On n’attend pas de nous, assurément, une discussion complète et approfondie de la doctrine que nous venons d’exposer. Sur la question des géométries non euclidiennes, nous ne pouvons mieux faire que de renvoyer le lecteur à l’article substantiel et définitif où M. Poincaré a résumé, avec autant de clarté que de concision, les principes essentiels et les résultats les plus intéressants de ces singulières théories[1]. Nous nous contenterons du rôle modeste, mais utile, d’interprète du savant mathématicien ; car, de son propre aveu, il affirme plus qu’il ne prouve, et ses affirmations sont tellement condensées, qu’elles ont besoin, croyons-nous, d’un commentaire pour devenir accessibles aux « profanes ». L’auteur commence par établir que le postulatum d’Euclide n’est pas démontrable, puisque l’on peut construire des géométries en prenant pour principe la négation de ce postulat, sans jamais être arrêté par une contradiction. La géométrie de Lowatchewski, par exemple, offre un développement aussi logique et un enchaînement aussi rigoureux que celle d’Euclide. En effet, on peut traduire les théorèmes de Lowatchewski en propositions euclidiennes au moyen d’une sorte de dictionnaire qui établit une correspondance parfaite entre les figures euclidiennes et celles de l’espace non euclidien. « Si deux théorèmes de Lowatchewski étaient contradictoires, il en serait de même des traductions de ces deux théorèmes, faites à l’aide de notre dictionnaire ; mais ces traductions sont des théorèmes de géométrie ordinaire, et personne ne doute que la géométrie ordinaire ne soit exempte de contradiction. » Cela prouve bien que le postulatum d’Euclide ne peut se déduire des autres axiomes de la géométrie euclidienne et, en même temps, qu’il caractérise l’espace euclidien par opposition à une infinité d’autres espaces à trois dimensions.

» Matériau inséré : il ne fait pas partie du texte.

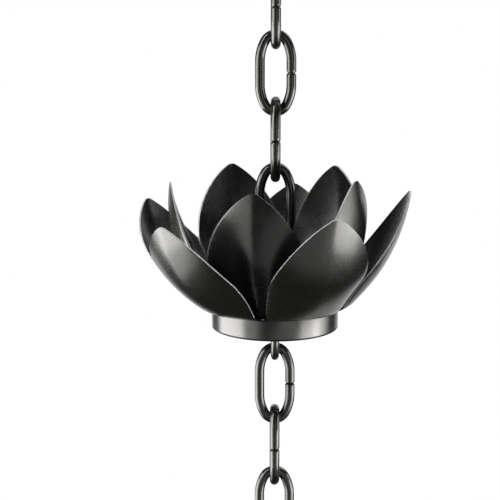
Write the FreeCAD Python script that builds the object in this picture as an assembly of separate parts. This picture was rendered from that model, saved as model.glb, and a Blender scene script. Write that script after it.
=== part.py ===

Pour faire comprendre cette idée étrange de divers espaces possibles à trois dimensions, qui s’est imposée en vertu de l’analogie à l’esprit des géomètres modernes, rappelons que, dans une courbe, on définit sous le nom de courbure une certaine fonction des coordonnées de chacun de ses points : la courbe de courbure constamment nulle est la droite ; la courbe de courbure constante (dans le plan) est le cercle. De même, dans une surface, on définit sous le nom de courbure totale une fonction analogue des coordonnées de chacun de ses points : les surfaces dont la courbure totale est constamment nulle sont le plan et les surfaces développables, c’est-à-dire applicables sur un plan. Les surfaces dont la courbure totale est constante et positive sont la sphère et les surfaces applicables sur une sphère. Enfin, parmi les surfaces à courbures opposées, dites à courbure totale négative (telles qu’un paraboloïde hyperbolique ou vulgairement une selle de cheval), celles dont la courbure totale est constante sont les pseudosphériques de Beltrami[2]. Or, si l’on définit, avec Riemann, un espace quelconque par son

  1. Revue générale des sciences pures et appliquées, 2e année, n° 23 (15 déc. 1891).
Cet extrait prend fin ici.